With the stone door shut behind him, the passage was as dark as pitch, and there was little light for even his eyes to pick out. Tiny flecks of illumination that found their way through openings in the mortar made the towering walls glitter like the night sky. Their presence gave ample warning against lighting the way - lest someone in a dark room on the other side of the wall witness the same phenomenon.

Wolf kept one hand against a wall and the other securely around Aralorn and felt the ground ahead with his feet. He slowed his progress when a pile of refuse he kicked with his foot bounced down an unseen stairway. With a grim smile that no one could see, he started blindly down the stairs.

There were shuffling noises as rats and other less savory creatures scrambled anonymously out of his way. Once he almost lost his footing as he stepped on something not long dead. A growling hiss protested his encroachment on dinner.

Only when they reached the last of the long flight of steps did he decide they were far enough down that he dared a light. The floor was thick with dust; only faint outlines showed where he had disturbed the dust the last time he'd been here several years before, raiding one of the hidden libraries.

Content that the passage had remained undiscovered, Wolf walked to a blank wall and sketched symbols in the air before it. The symbols hung glowing orange in the shadows until he was finished; then they shimmered and moved until they were touching the wall. The wall glittered in its turn before abruptly disappearing - opening the way to still another obscure passage, deep in the rock under the castle. He continued for some time, twisting his way this way and that through passages once discovered by a lonely boy seeking sanctuary.

Twice he had to change his route because the way he remembered was too small for him to take carrying Aralorn. Once the passage was blocked by a recent cave-in. Several of the corridors showed signs of recent use, and he avoided them as well. They surfaced finally from the labyrinth, several miles east and well out of easy view of the castle.

He shifted her from his shoulder then, cradling her in his arms though she was harder to carry that way. There was nothing that he could do until they reached safer ground, so he trod swift of foot through the night-dark forest, listening intently for sounds that shouldn't he there.

He wished that he hadn't had to show himself, because now, after all of his caution, it was going to be obvious that he was mixed up with Myr's group. The ae'Magi had been seeking him for a long time. Now the attacks on Myr's camp were going to intensify. There was no way that they could withstand the ae'Magi's direct attention.

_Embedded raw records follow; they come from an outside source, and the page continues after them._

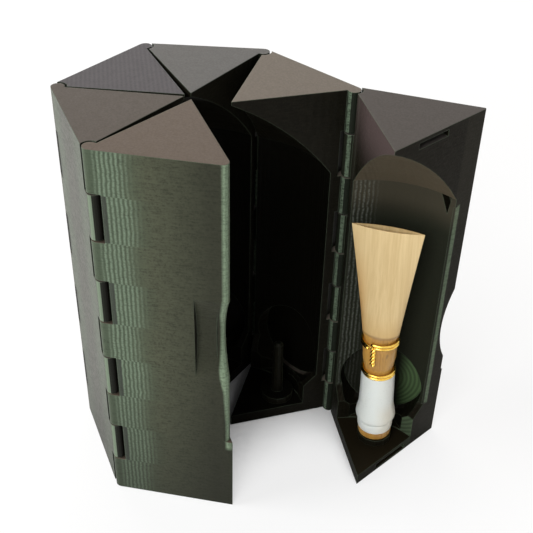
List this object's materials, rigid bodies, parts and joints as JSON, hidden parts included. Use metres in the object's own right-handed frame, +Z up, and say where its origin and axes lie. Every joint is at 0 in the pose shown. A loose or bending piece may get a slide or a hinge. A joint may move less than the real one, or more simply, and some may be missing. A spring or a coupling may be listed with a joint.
{
  "type": "bassoon reed case",
  "caption": "Upright hexagonal folding case of hollow wedge segments on barrel hinges, shut by magnets, with reed pegs inside and a bassoon reed.",
  "frame": {"origin": "on the flat underside of the rear left segment, 15 mm out from the closed case's axis", "axes": "+Z up along the hinges; +Y from the closed case's axis to the middle of the rear left segment's outer wall; +X to the right, so the opening faces -X -Y"},
  "size_m": [0.0566, 0.0697, 0.0844],
  "materials": {
    "case_plastic": "satin, printed in fine layers",
    "peg_plastic": "satin, printed in fine layers",
    "pin_steel": "drawn wire",
    "magnet_plating": "dull nickel plating",
    "cane": "scraped cane, dull at the tube and smooth on the blades",
    "wire_brass": "bright drawn wire",
    "sleeve_plastic": "smooth, soft sheen"
  },
  "bodies": {
    "rear_left": {"rear_left_shell": "case_plastic", "rear_left_peg": "peg_plastic", "rear_hinge_pin": "pin_steel"},
    "left_wing": {"left_wing_shell": "case_plastic", "left_wing_peg": "peg_plastic", "left_wing_hinge_pin": "pin_steel"},
    "left_door": {"left_door_shell": "case_plastic", "left_door_peg": "peg_plastic", "left_door_hinge_pin": "pin_steel", "left_door_top_magnet": "magnet_plating", "left_door_bottom_magnet": "magnet_plating"},
    "rear_right": {"rear_right_shell": "case_plastic", "rear_right_peg": "peg_plastic", "right_wing_hinge_pin": "pin_steel"},
    "right_wing": {"right_wing_shell": "case_plastic", "right_wing_peg": "peg_plastic", "right_door_hinge_pin": "pin_steel"},
    "right_door": {"right_door_shell": "case_plastic", "right_door_peg": "peg_plastic", "right_door_top_magnet": "magnet_plating", "right_door_bottom_magnet": "magnet_plating"},
    "reed": {"reed_cane": "cane", "reed_sleeve": "sleeve_plastic", "reed_first_wire": "wire_brass", "reed_second_wire": "wire_brass"}
  },
  "joints": [
    {"name": "left_wing_hinge", "type": "hinge", "parent": "rear_left", "child": "left_wing", "pos_m": [-0.01222, 0.00617, 0], "axis": [0, 0, -1], "range_deg": [-1.2, 98.8]},
    {"name": "left_door_hinge", "type": "hinge", "parent": "left_wing", "child": "left_door", "pos_m": [-0.02488, -0.01474, 0], "axis": [0, 0, -1], "range_deg": [-3.7, 96.3]},
    {"name": "rear_right_hinge", "type": "hinge", "parent": "rear_left", "child": "rear_right", "pos_m": [0.01222, 0.00617, 0], "axis": [0, 0, 1], "range_deg": [-2.2, 97.8]},
    {"name": "right_wing_hinge", "type": "hinge", "parent": "rear_right", "child": "right_wing", "pos_m": [0.02525, -0.01452, 0], "axis": [0, 0, 1], "range_deg": [-19.3, 80.7]},
    {"name": "right_door_hinge", "type": "hinge", "parent": "right_wing", "child": "right_door", "pos_m": [0.02163, -0.03869, 0], "axis": [0, 0, 1], "range_deg": [-85.9, 14.1]},
    {"name": "reed_lift", "type": "slide", "parent": "right_door", "child": "reed", "axis": [-0.0179, 0.0337, 0.9993], "range_m": [0, 0.012]}
  ]
}
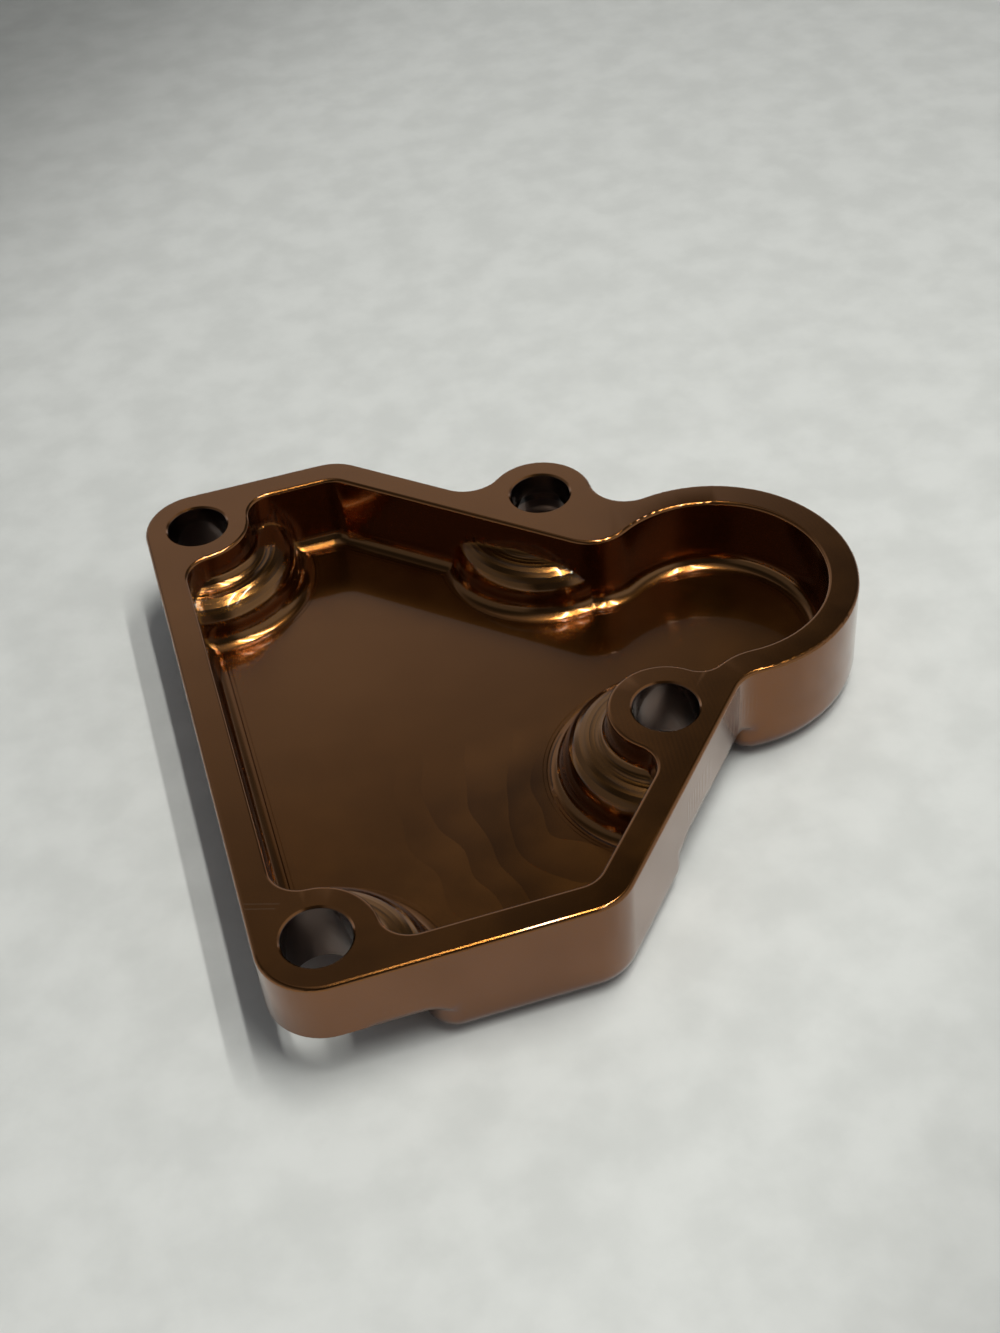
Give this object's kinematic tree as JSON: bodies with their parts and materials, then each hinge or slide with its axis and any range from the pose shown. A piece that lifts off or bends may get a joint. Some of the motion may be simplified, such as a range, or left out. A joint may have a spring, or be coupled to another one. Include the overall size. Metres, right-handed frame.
{
  "type": "machined cover",
  "caption": "Shallow open housing cover with a flat sealing rim, bolt bosses standing into a pocket with a rounded end, and bolt-head rooms under the flange.",
  "frame": {"origin": "middle of the length and width, on the surface that the closed side rests on", "axes": "+Z out of the open side, +Y along the long straight side, +X towards the rounded end"},
  "size_m": [0.0698, 0.071, 0.0122],
  "materials": {
    "anodised_aluminium": "bronze anodised over machined aluminium, satin to glossy"
  },
  "bodies": {
    "root": {"machined_cover": "anodised_aluminium"}
  },
  "joints": []
}
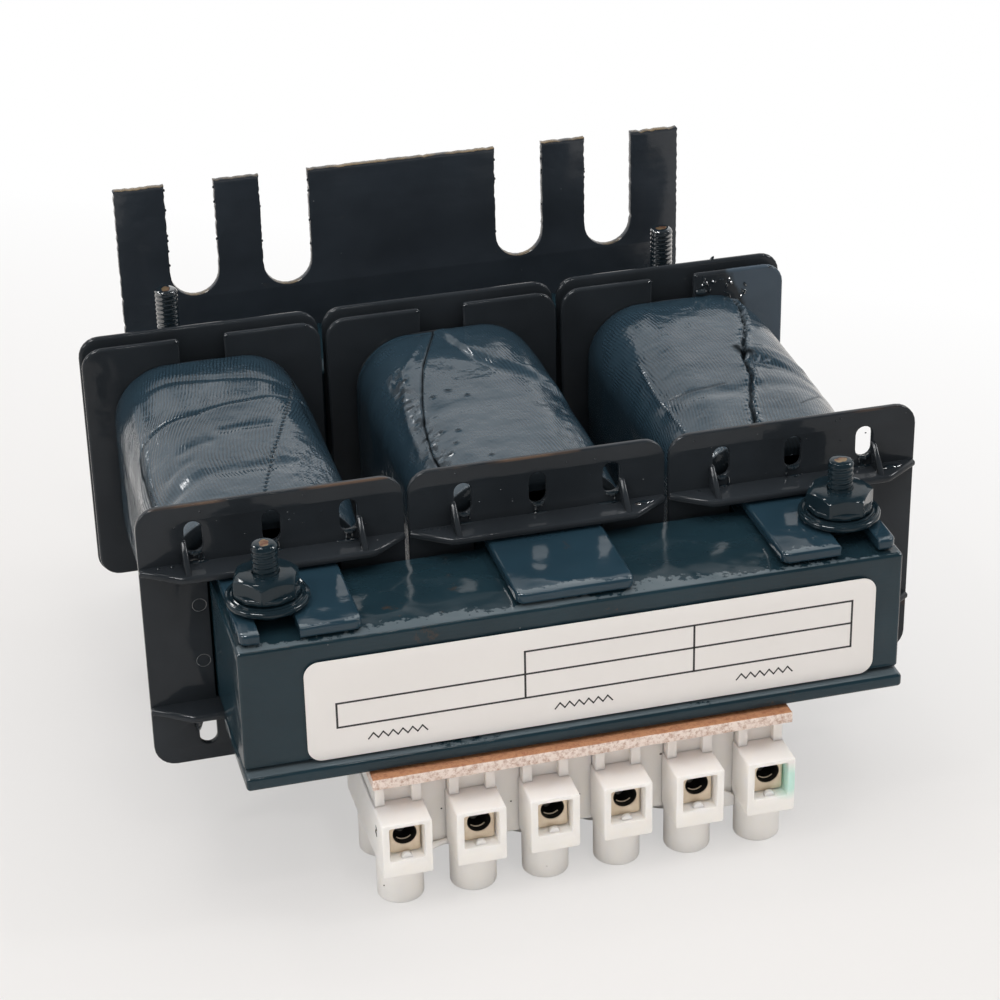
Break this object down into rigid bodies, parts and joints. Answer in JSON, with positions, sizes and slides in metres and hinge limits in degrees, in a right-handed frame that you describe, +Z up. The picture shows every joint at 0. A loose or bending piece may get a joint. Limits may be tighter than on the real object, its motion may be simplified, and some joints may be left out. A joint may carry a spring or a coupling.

It was possible that the guards wouldn't mention the incident to the ae'Magi - but it was always better to be prepared for the worst. He was going to have to stage his confrontation with the Archmage soon. He hoped now that he had the name of the apprentice, he could find the way to dispel the magic.

He wasn't looking forward to the coming battle. Old stories of the Wizard Wars, Aralorn could tell them by the hour, spoke of battles of pure power between one magician and another - the great glass desert, over a hundred square miles of blackened glass, gave mute evidence of the costs of such battles. If he, with his strange mutations of magic, ever got involved in a battle on those terms, the results could be far worse.

It might be far better to let the magician extend his power. Even the best magicians live only three to four hundred years, and the ae'Magi was well into his second century. Expending his power the way that he was now, even taking into account the energy he stole, would take years off his life. A hundred years of tyranny was better than the destruction of the earth.